• _PROBLEM DETAILS_
Restate word for word the lines that begin the listing and end with the line holding "return np.linalg.norm(spot - HEAD)".

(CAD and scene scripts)
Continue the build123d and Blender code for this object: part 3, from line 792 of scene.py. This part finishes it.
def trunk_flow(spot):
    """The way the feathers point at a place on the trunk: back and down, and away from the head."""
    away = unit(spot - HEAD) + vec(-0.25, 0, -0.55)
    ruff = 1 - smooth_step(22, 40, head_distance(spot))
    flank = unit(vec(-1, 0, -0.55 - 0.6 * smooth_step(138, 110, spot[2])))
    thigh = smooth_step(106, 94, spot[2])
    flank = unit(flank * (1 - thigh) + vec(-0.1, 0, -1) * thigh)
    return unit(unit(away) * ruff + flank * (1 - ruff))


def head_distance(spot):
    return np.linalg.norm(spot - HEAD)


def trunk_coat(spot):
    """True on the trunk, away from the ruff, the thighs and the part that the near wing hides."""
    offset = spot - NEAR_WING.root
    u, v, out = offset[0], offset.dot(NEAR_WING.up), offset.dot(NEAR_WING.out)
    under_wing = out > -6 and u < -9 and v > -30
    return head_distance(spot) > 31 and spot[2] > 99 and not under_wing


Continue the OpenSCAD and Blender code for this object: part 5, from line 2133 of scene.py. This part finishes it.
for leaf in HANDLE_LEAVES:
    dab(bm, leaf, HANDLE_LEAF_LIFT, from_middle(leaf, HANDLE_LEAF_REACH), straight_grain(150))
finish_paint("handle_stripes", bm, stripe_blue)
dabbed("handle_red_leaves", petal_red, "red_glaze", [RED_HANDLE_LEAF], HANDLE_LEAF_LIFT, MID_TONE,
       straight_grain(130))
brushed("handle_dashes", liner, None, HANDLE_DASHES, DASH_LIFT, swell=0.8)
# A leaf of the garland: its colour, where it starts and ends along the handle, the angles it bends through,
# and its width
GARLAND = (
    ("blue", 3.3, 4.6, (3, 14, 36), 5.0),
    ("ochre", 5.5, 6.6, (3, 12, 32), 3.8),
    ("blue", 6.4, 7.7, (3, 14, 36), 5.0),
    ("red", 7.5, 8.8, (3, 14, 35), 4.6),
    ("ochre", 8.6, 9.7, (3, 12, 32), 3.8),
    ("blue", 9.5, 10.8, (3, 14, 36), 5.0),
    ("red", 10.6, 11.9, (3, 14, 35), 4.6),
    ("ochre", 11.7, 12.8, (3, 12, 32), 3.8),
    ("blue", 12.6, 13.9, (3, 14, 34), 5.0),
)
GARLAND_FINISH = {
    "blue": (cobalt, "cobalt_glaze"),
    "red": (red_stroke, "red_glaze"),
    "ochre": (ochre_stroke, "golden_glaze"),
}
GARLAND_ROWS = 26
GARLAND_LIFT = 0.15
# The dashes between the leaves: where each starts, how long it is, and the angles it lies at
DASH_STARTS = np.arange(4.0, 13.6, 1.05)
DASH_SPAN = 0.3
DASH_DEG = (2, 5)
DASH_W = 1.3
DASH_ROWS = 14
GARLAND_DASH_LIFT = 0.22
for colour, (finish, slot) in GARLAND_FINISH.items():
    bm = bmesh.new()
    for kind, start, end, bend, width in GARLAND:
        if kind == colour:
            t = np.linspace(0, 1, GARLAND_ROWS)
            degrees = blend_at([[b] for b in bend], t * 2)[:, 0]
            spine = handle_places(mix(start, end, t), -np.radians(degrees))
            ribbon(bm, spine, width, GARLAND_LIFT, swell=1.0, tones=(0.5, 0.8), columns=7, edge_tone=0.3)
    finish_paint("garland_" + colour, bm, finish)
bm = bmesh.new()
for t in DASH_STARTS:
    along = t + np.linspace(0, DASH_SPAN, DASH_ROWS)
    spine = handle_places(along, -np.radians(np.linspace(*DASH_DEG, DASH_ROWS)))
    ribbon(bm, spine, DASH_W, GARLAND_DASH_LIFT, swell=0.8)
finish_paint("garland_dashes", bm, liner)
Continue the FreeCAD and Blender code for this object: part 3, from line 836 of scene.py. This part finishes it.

• _TASK ANSWER_
Continue the build123d and Blender code for this object: part 3, from line 792 of scene.py. This part finishes it.
def trunk_flow(spot):
    """The way the feathers point at a place on the trunk: back and down, and away from the head."""
    away = unit(spot - HEAD) + vec(-0.25, 0, -0.55)
    ruff = 1 - smooth_step(22, 40, head_distance(spot))
    flank = unit(vec(-1, 0, -0.55 - 0.6 * smooth_step(138, 110, spot[2])))
    thigh = smooth_step(106, 94, spot[2])
    flank = unit(flank * (1 - thigh) + vec(-0.1, 0, -1) * thigh)
    return unit(unit(away) * ruff + flank * (1 - ruff))


def head_distance(spot):
    return np.linalg.norm(spot - HEAD)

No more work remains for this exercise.